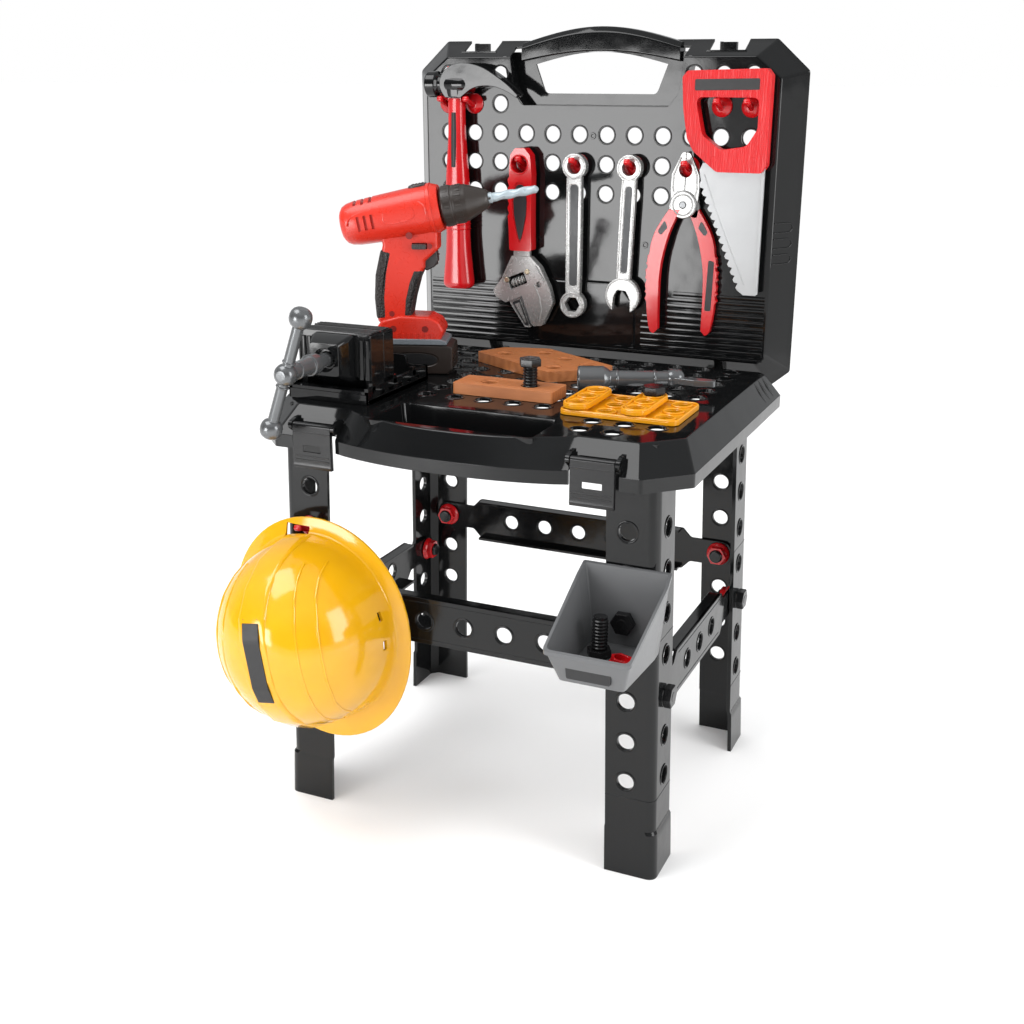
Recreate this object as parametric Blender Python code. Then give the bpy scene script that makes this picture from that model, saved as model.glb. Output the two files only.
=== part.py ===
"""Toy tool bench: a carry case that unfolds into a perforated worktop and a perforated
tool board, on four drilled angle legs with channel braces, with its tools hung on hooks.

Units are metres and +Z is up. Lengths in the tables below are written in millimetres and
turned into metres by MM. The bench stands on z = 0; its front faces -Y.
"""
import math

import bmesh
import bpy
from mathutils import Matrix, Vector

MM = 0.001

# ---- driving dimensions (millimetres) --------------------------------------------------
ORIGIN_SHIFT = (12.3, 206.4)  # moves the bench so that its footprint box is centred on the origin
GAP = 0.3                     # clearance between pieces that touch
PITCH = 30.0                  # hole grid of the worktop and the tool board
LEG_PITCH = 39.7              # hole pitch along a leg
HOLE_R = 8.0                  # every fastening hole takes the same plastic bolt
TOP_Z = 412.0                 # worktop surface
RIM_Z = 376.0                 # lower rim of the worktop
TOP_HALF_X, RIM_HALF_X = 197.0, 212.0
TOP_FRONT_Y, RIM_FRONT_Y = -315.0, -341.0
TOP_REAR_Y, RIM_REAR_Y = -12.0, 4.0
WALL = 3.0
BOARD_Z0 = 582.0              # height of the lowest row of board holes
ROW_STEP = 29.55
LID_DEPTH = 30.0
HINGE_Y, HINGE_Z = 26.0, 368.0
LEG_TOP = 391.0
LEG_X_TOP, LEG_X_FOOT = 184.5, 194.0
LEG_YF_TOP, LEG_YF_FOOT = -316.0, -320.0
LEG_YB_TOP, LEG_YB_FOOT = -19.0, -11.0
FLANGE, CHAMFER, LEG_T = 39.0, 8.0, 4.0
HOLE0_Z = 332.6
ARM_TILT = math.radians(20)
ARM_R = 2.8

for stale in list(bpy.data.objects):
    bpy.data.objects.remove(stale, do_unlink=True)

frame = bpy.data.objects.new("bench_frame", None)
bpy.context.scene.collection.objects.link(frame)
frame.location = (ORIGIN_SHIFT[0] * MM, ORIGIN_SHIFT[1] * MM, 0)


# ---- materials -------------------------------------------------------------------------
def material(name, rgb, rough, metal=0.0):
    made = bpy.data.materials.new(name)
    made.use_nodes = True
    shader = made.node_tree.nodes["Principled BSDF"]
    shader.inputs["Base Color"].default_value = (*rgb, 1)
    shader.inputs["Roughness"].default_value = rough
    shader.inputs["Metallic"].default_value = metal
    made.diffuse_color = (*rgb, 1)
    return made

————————

#### The request
Sift the material for lines with the string "scene". Copy each one found.

#### Result for this exercise
Recreate this object as parametric Blender Python code. Then give the bpy scene script that makes this picture from that model, saved as model.glb. Output the two files only.
bpy.context.scene.collection.objects.link(frame)